Utah Music Teachers Association: UMTA, a chapter of Music Teachers National Association, is a nonprofit organization of more than 600 music teachers across the state. Through monthly meetings and workshops, members are able to create a support network and exchange ideas about how to improve their teaching.
Labs, Centers, Research
Caine Lyric Theatre: The Caine Lyric Theatre is located in downtown Logan. The 378-seat proscenium theatre, listed on the Utah State Historical Register (1913), is home to the Old Lyric Repertory Company and hosts USU Opera program performances.
Kent Concert Hall: The Kent Concert Hall, located in the Chase Fine Arts Center, seats 2,168 patrons in five orchestra sections and five balcony sections. It has a proscenium stage and an apron that can be removed to reveal the orchestra pit at the front of the stage. The Kent Concert Hall is most specifically designed for orchestra programs and features a full-stage acoustical shell as part of the standard-stage setup.
Manon Caine Russell Kathryn Caine Wanlass Performance Hall: The Performance Hall is a 20,000-square-foot building that serves USU, the Cache Valley community, and the Intermountain region. The venue features a 400-seat performance hall, a stage for up to 22 performers, and a lobby with glass windows overlooking a plaza. The hall’s intimate scale is ideal for small acoustical performances, such as chamber music, vocal and instrumental concerts, recitals, readings, and lectures.

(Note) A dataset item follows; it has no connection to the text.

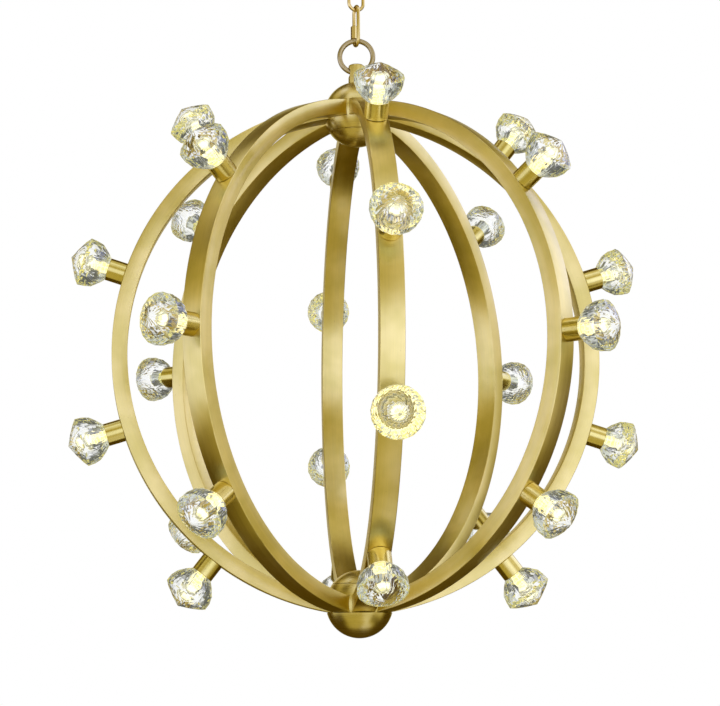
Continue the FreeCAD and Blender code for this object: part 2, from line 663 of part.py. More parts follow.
def make_crossbar():
    """Steel bar with a slot near each end and a tapped hole in the middle."""
    bar = block(-BAR_LENGTH / 2, BAR_LENGTH / 2, BAR_WIDTH / 2, -BAR_THICKNESS, 0)
    low, high = -BAR_THICKNESS - OVERRUN, OVERRUN
    half_run = BAR_SLOT_LENGTH / 2 - BAR_SLOT_RADIUS
    slots = []
    for side in (-1, 1):
        middle = side * BAR_SLOT_SPACING / 2
        ends = [cylinder(BAR_SLOT_RADIUS, low, high) for i in range(2)]
        ends[0].translate(V(middle - half_run, 0, 0))
        ends[1].translate(V(middle + half_run, 0, 0))
        run = block(middle - half_run, middle + half_run, BAR_SLOT_RADIUS, low, high)
        slots.append(fused(ends + [run]))
    ground_hole = cylinder(GROUND_SCREW_RADIUS + THREAD_FIT, low, high)
    ground_hole.translate(V(GROUND_SCREW_PLACE, 0, 0))
    centre_hole = cylinder(STEM_RADIUS + THREAD_FIT, low, high)
    return bar.cut(slots + [ground_hole, centre_hole])


def make_locknut():
    top = -BAR_THICKNESS - SEAT_FIT
    nut = hexagon(LOCKNUT_FLATS, top - LOCKNUT_HEIGHT, top)
    return nut.cut(cylinder(STEM_RADIUS + THREAD_FIT, top - LOCKNUT_HEIGHT - OVERRUN, 0))


def make_ground_screw():
    """Earth screw, put up through the bar from below."""
    seat = -BAR_THICKNESS - SEAT_FIT
    screw = fused([cylinder(GROUND_SCREW_RADIUS, seat, GROUND_TAIL - BAR_THICKNESS),
                   cylinder(GROUND_HEAD_RADIUS, seat - GROUND_HEAD_HEIGHT, seat)])
    screw.translate(V(GROUND_SCREW_PLACE, 0, 0))
    return screw


def save_ceiling_fitting():
    save("crossbar", [make_crossbar()])
    save("crossbar_locknut", [make_locknut()])
    save("ground_screw", [make_ground_screw()])
    save("canopy", [make_canopy()])
    save("canopy_collar", [make_collar()])
    save("canopy_loop", [hang(make_loop(), 0, True)])


def save_chain():
    link = oval_link(CHAIN_HALF_LENGTH, CHAIN_HALF_WIDTH, CHAIN_WIRE_RADIUS)
    for i in range(CHAIN_LINKS):
        across = (CHAIN_LINKS - i) % 2 == 1
        height = FIRST_LINK_CENTRE - i * CHAIN_PITCH
        save("chain_link_" + str(i + 1), [hang(link, height, not across)])
    save("quick_link", [hang(make_quick_link(), QUICK_CENTRE, True)])
    save("quick_link_nut", [hang(make_quick_nut(), QUICK_CENTRE, True)])
    ring = wire_ring(RING_RADIUS, RING_WIRE_RADIUS)
    save("hanging_ring", [raised(turned(ring, UP, HANGER_TURN_DEG), RING_CENTRE)])
    save("eye_post", [place_hub(turned(make_eye_post(), UP, HANGER_TURN_DEG), True)])


def save_hubs():
    upper_stem = make_stem(stem_top_in_post()).cut(turned(make_inlet(), UP, HANGER_TURN_DEG))
    lower_stem = make_stem(HUB_INSIDE - HUB_WALL - SEAT_FIT)
    save_hub("upper", True, make_open_shell(), upper_stem)
    save_hub("lower", False, make_closed_shell(DOME_RIM), lower_stem)


def save_arms_and_lamps():
    """Write each arm with its cups and crystals, and the pieces inside all lamps."""
    cup, crystal = make_cup(), make_crystal()
    inner = {"arm_bushes": make_bush(), "lampholders": make_holder(),
             "bulbs": make_bulb(), "crystal_rings": make_crystal_ring()}
    groups = {name: [] for name in inner}
    for index in range(ARM_COUNT):
        steps = arm_steps(index)
        number = "_" + str(index + 1)

        def placed(shape):
            return [arm_place(lamp_place(shape, step), index) for step in steps]

        save("arm" + number, [arm_place(make_arm(steps), index)])
        save("lamp_cups" + number, placed(cup))
        save("crystals" + number, placed(crystal))
        for name, shape in inner.items():
            groups[name] += placed(shape)
    for name, shapes in groups.items():
        save(name, shapes)


os.makedirs("parts", exist_ok=True)
save_ceiling_fitting()
save_chain()
save_hubs()
save_arms_and_lamps()
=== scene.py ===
import bmesh
import bpy
import math
from mathutils import Matrix, Quaternion, Vector


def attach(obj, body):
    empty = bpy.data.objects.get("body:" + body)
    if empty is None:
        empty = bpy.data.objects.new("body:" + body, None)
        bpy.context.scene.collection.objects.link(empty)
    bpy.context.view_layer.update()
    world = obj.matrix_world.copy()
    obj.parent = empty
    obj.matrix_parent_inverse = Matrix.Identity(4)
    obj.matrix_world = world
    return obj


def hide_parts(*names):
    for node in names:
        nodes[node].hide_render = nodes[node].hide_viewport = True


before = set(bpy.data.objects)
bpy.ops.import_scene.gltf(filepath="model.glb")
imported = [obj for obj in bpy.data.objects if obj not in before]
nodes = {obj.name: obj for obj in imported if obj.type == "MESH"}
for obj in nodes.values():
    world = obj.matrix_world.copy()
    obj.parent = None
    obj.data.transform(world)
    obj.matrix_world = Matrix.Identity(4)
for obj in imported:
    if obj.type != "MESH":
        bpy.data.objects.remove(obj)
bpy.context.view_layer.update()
scene = bpy.context.scene
scene.view_settings.view_transform = "Standard"

# Camera: at the photograph's angle, a little to the left of the front arm and well below
# the middle of the globe, looking up at it through a long lens.
MM = 0.001
PHOTO_WIDTH = 720
GLOBE_CENTRE = Vector((0, 0, -563.9714 * MM))
CAMERA_SIDE = Vector((-0.1241, -0.9814, -0.1465)).normalized()
CAMERA_DISTANCE = 2.184
CAMERA_ROLL = math.radians(-0.34)

lens = bpy.data.cameras.new("camera")
lens.lens = 94.0
lens.sensor_width = 36
lens.shift_x = 1.9 / PHOTO_WIDTH
lens.shift_y = 1.8 / PHOTO_WIDTH


def place_object(name, data):
    """A new object in the scene that holds a mesh, a camera or a light."""
    placed = bpy.data.objects.new(name, data)
    scene.collection.objects.link(placed)
    return placed


camera = place_object("camera", lens)
camera.location = GLOBE_CENTRE + CAMERA_DISTANCE * CAMERA_SIDE
camera.rotation_euler = ((-CAMERA_SIDE).to_track_quat("-Z", "Y")
                         @ Quaternion((0, 0, 1), CAMERA_ROLL)).to_euler()
scene.camera = camera

# Studio: a white surround for the picture, and round it soft panels that the brass and the
# crystals mirror. A panel is a window of directions, in degrees to the right of the camera
# and above the horizon, with a soft edge. Dim panels are warm and bright ones cool.
WHITE = (1, 1, 1, 1)
AMBIENT = 0.085
AMBIENT_COLOUR = (1.0, 0.60, 0.04, 1)
PANEL_DIM = (1.0, 0.88, 0.28, 1)
PANEL_BRIGHT = (1.0, 1.10, 2.05, 1)
DIM_TO_BRIGHT = (0.3, 1.15)
CAMERA_TURN = math.atan2(CAMERA_SIDE.y, CAMERA_SIDE.x)
PANELS = [
    # from, to, low, high, edge, level
    (-112, 50, -20, 15, 14, 1.02),
    (-72, 52, -58, -20, 16, 0.45),
    (-60, 50, 15, 34, 14, 0.40),
    (-110, -60, 15, 34, 14, 0.38),
    (-50, 60, 34, 66, 16, 0.82),
    (-135, -86, 38, 70, 18, 0.60),
    (14, 50, -58, 28, 16, 0.28),
    (50, 98, -34, 26, 20, 0.70),
    (34, 100, -100, -52, 22, 0.32),
    (50, 90, 26, 60, 20, 0.70),
    (90, 146, 8, 46, 22, 1.20),
    (148, 260, -4, 32, 18, 0.55),
    (-260, -148, -4, 32, 18, 0.55),
    (-130, 145, 60, 120, 24, 0.64),
    (-108, 112, -120, -58, 22, 0.50),
]
# Seen through the crystals: white behind the globe, and greys of the panels' own levels round it.
GLASS_BACKDROP = (148, 212, -26, 30, 18)
GLASS_GREY = (0.93, 0.97, 0.88, 1)
GLASS_SHARE = 0.58
GLASS_BASE = 0.12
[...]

Morgan Theatre: A 670-seat thrust theatre is used for plays and small concerts and performances. The Morgan Theatre is the main performance venue for the USU Theatre Department. It also serves as a wonderful venue for music, dance, or conferences that want a more intimate performance venue.
Youth Conservatory: The Youth Conservatory serves as a lab program for USU piano pedagogy students to hone their teaching skills and receive faculty guidance in applied teaching situations. More than 300 pianists, ages 4–18, of varying abilities and backgrounds, come to the Chase Fine Arts Center for piano lessons and musicianship classes each week.